▶ **Description of the task**
Report how many lines of the following entries include the string "part"; respond with the number alone.

▶ **Provided data**
____
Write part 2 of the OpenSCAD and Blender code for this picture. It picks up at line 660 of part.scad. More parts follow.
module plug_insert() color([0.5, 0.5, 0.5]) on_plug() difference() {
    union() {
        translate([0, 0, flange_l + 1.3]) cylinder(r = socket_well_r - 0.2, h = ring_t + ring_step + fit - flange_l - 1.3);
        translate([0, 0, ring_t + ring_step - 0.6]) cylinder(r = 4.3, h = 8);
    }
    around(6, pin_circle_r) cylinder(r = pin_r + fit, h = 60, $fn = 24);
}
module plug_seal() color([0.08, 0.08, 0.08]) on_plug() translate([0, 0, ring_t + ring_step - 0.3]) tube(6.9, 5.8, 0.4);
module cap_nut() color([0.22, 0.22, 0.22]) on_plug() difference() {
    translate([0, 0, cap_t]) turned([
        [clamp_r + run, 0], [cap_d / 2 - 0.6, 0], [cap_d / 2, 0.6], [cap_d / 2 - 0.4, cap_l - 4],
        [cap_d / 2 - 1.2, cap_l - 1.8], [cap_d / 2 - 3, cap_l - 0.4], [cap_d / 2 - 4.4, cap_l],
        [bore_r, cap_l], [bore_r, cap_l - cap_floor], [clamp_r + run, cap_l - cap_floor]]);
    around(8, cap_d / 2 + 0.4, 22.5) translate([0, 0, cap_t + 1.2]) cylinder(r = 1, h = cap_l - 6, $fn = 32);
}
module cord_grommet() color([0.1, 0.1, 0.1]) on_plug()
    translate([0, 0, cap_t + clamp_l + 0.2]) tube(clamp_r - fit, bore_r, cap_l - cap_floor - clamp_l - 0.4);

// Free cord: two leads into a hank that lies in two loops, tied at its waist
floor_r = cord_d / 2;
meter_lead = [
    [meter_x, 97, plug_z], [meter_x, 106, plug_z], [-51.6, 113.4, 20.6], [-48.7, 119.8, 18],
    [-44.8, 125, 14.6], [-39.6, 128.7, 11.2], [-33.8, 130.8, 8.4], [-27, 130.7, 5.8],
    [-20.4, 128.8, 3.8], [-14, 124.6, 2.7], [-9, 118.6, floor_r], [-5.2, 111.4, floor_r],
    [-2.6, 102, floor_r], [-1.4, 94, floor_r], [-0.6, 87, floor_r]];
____
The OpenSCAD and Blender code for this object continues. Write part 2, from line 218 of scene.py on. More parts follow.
____
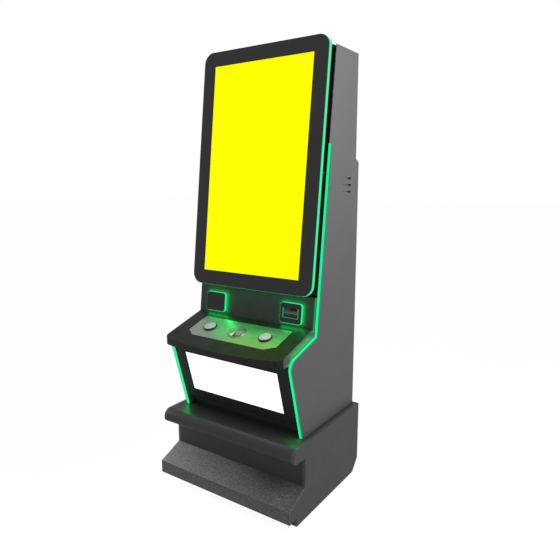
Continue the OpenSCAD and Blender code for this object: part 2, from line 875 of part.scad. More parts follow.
____
▶ **Result for this exercise**
3